In the past, the Netscape browser was so dominant that many tools emulated its cookie file format. The browser market moved on, but the cookies.txt file format remains in use by fundamental and popular tools such as curl, wget, and youtube-dl, as well as many others.

Contents

File format

Officially, the first line of the file must be one of the following:

  • # HTTP Cookie File
  • # Netscape HTTP Cookie File

Fields are separated by tab characters (\t or \009 or 0x09).

Lines are separated by the newline format in use by the running operating system. That means CRLF (\r\n) for Windows and LF (\n) for Unix-like systems such as Linux, macOS, FreeBSD, etc.

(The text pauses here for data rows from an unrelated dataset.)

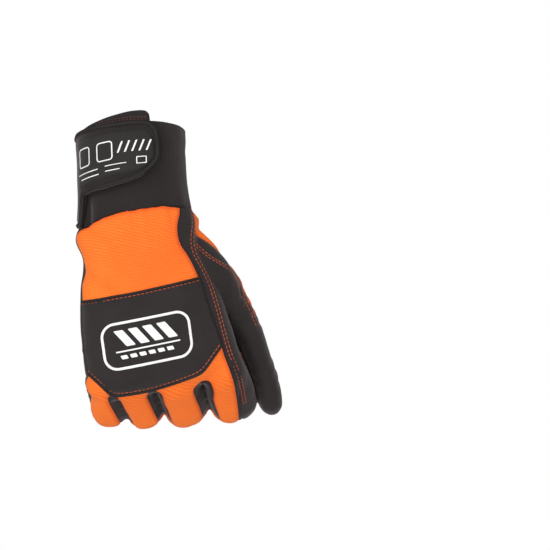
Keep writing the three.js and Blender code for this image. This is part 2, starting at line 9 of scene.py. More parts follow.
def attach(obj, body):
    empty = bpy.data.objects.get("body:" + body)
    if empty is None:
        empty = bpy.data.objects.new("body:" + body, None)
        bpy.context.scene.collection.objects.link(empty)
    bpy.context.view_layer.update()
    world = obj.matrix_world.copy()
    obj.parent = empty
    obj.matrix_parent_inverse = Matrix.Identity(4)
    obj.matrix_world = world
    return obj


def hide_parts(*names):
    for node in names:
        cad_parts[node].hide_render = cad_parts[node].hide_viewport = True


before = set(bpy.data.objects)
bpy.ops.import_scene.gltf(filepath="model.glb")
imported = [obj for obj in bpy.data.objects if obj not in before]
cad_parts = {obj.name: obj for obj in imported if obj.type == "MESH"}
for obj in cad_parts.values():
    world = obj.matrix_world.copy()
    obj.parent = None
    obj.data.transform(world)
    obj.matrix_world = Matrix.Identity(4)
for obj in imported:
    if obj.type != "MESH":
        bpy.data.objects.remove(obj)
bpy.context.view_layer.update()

MM = 0.001

# ---------------------------------------------------------------- camera

LENS_MM = 102.8
SENSOR_MM = 36
VIEW_DISTANCE = 20
CAMERA_PLACE = (0, -1.0673253, -0.3261141)
CAMERA_SIDE = Vector((0.99387022, -0.06816887, -0.0870344))
CAMERA_UP = Vector((0.07124635, -0.20703048, 0.97573682))
CAMERA_FORWARD = Vector((0.08453365, 0.97595665, 0.20090465))


def place_camera():
    data = bpy.data.cameras.new("camera")
    data.lens = LENS_MM
    data.sensor_width = SENSOR_MM
    data.clip_end = VIEW_DISTANCE
    camera = bpy.data.objects.new("camera", data)
    bpy.context.scene.collection.objects.link(camera)
    turn = Matrix((CAMERA_SIDE, CAMERA_UP, -CAMERA_FORWARD)).transposed().to_4x4()
    camera.matrix_world = Matrix.Translation(CAMERA_PLACE) @ turn
    bpy.context.scene.camera = camera


place_camera()

# ---------------------------------------------------------------- sizes in millimetres, as in the part

CUFF_LENGTH = 60
CUFF_HALF_WIDTH = 36.6
CUFF_HALF_DEPTH = 33
SEAM_TILT = math.radians(5.5)
FLAP_WALL = 2
FLAP_RISE = 7
STRAP_WALL = 2.4
STRAP_HEIGHT = 41
STRAP_DROP = 1.5
LAYER_GAP = 0.3
HAND_LENGTH = 120
HAND_HALF_BREADTH = 54
HAND_HALF_DEPTH = 22
THUMB_REACH = 158
THUMB_HALF_WIDTH = 18
THUMB_HALF_DEPTH = 19
WRIST_BEND_LENGTH = 28
WRIST_BEND_DEG = 15
WRIST_TURN_DEG = 2
HAND_POWER = 2.5
FINGER_POWER = 2.2
FINGER_TAPER = 0.92
CAP_START_SHARE = 0.12

# place, thumb side, little side, back, palm: shares of the hand's length, half breadth and half depth
HAND_SECTIONS = [
    (-0.02, 0.71, 0.75, 1.24, 1.22),
    (0.00, 0.72, 0.76, 1.24, 1.22),
    (0.05, 0.75, 0.80, 1.24, 1.20),
    (0.17, 0.71, 0.77, 1.12, 1.10),
    (0.34, 0.79, 0.88, 1.03, 1.10),
    (0.60, 0.88, 0.99, 0.99, 1.12),
    (0.83, 0.94, 1.03, 0.93, 0.98),
    (0.94, 0.94, 1.03, 0.76, 0.78),
    (1.01, 0.76, 0.88, 0.34, 0.38),
]
# place, across: where the orange back ends beside the index finger
INDEX_SEAM = [
    (-0.05, 0.56), (0.045, 0.54), (0.09, 0.49), (0.14, 0.466), (0.19, 0.478), (0.24, 0.525), (0.36, 0.605),
    (0.42, 0.635), (0.52, 0.652), (0.65, 0.688), (0.80, 0.735), (0.88, 0.752), (0.97, 0.783), (1.06, 0.81),
    (1.14, 0.818), (1.30, 0.812),
]
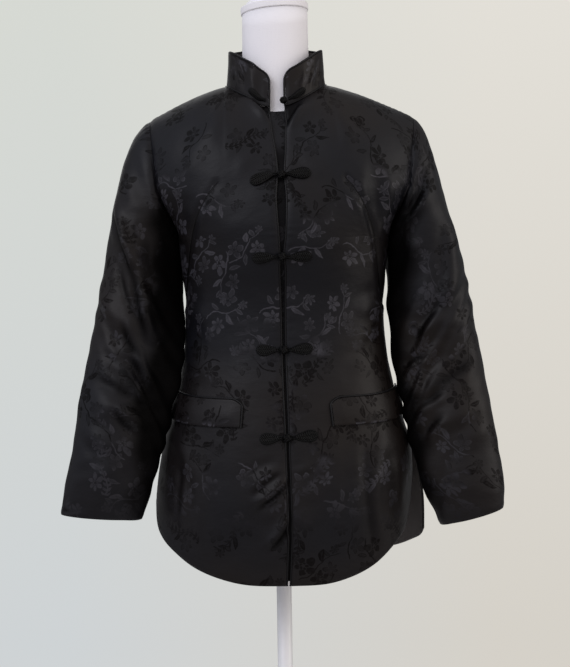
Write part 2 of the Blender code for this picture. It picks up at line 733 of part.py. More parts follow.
class Collar:
    """Stand collar: columns along the neck seam, rows up to a top edge with rounded front corners."""

    def __init__(self, seam):
        lengths = line_lengths(seam)
        total = lengths[-1]
        ends = [COLLAR_CORNER * (1 - math.cos(math.pi / 8 * k)) for k in range(5)]
        stops = [d for d in lengths if ends[-1] < d < total - ends[-1]]
        self.stops = ends + stops + [total - d for d in reversed(ends)]
        self.base = [point_along(seam, lengths, d) + Vector((0, 0, COLLAR_SEAT)) for d in self.stops]
        self.total = total
        self.outer = [
            [self.at(i, row / COLLAR_ROWS) for i in range(len(self.stops))] for row in range(COLLAR_ROWS + 1)
        ]
        self.normals = grid_normals(self.outer, False)

    def height(self, distance):
        near = min(distance, self.total - distance)
        share = near / (self.total / 2)
        full = mix(COLLAR_HEIGHT_FRONT, COLLAR_HEIGHT_SIDE, smooth_step(0.0, 0.5, share))
        full += (COLLAR_HEIGHT_BACK - COLLAR_HEIGHT_SIDE) * smooth_step(0.5, 1.0, share)
        if near < COLLAR_CORNER:
            full -= COLLAR_CORNER - math.sqrt(COLLAR_CORNER**2 - (COLLAR_CORNER - near) ** 2)
        return full

    def inward(self, point):
        return Vector((-point.x, FORM_NECK_Y - point.y, 0)).normalized()

    def at(self, i, share):
        base = self.base[i]
        lean = COLLAR_LEAN * share + COLLAR_BOW * math.sin(math.pi * share)
        return base + self.inward(base) * lean + Vector((0, 0, self.height(self.stops[i]) * share))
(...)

The 7 fields are as follows.

Human-Friendly Schema
Field Name Type Example Value Notes
host string example.com Hostname that owns the cookie
subdomains boolean string FALSE Include subdomains (old attempt at SameSite)
path string / Pathname that owns the cookie at the host
isSecure boolean string TRUE Send/receive cookie over HTTPS only.
expiry number 1663611142 Cookie expiration in standard Unix timestamp format
name string cookiename Cookie name
value string cookievalue Cookie value

Example file

# HTTP Cookie File
example.com	FALSE	/	TRUE	1663611142	cookiename	cookievalue
example.net	FALSE	/	FALSE	1125326700	cookiename	cookievalue
example.org	TRUE	/	FALSE	1000210440	cookiename	cookievalue
example.com	FALSE	/a/	FALSE	1596693600	cookiename	cookievalue


Extract cookies to Netscape cookies.txt format

This is a common need so extensions exist for Chrome and Firefox.

Code snippet to extract cookies from Mozilla Firefox to Netscape cookies.txt format

It may be useful to extract your own cookies by running a script. This is a small excerpt of a larger script, so it will not run alone as-is. This portion will take a Firefox cookie database, convert it to cookies.txt format, then echo it to stdout. The work before this snippet plus capturing the output are beyond the scope of this page.

Because of format changes, some data type conversions must be performed during the extract. This is done in the case statements.

This snippet of code is not compatible with the Multi-Account Container Extension or the Facebook Container Extension. Multiple cookies that match the same host/path/name tuple might be output. Depending on the website and the way the cookies.txt file is parsed by the tool you're using, you may find inconsistent, unexpected, or contradictory behavior.

Prerequisites:

  • A Bourne-compatible shell with support for here documents, such as sh, csh, tcsh, ksh, bash, and zsh to name a few.
  • The sqlite3 binary.
echo "# HTTP Cookie File"
sqlite3 -separator '	' "cookies.sqlite" <<- EOF
.mode tabs
.header off
select host,
case substr(host,1,1)='.' when 0 then 'FALSE' else 'TRUE' end,
path,
case isSecure when 0 then 'FALSE' else 'TRUE' end,
expiry,
name,
value
from moz_cookies;
EOF

Firefox locks the cookies.sqlite file while running. If you want to run the above script you must either exit Firefox or copy the file to a temporary location.

Notes

  • The yt-dlp project supports pulling cookies from the browser natively with --cookies-from-browser as well as the legacy cookies.txt format.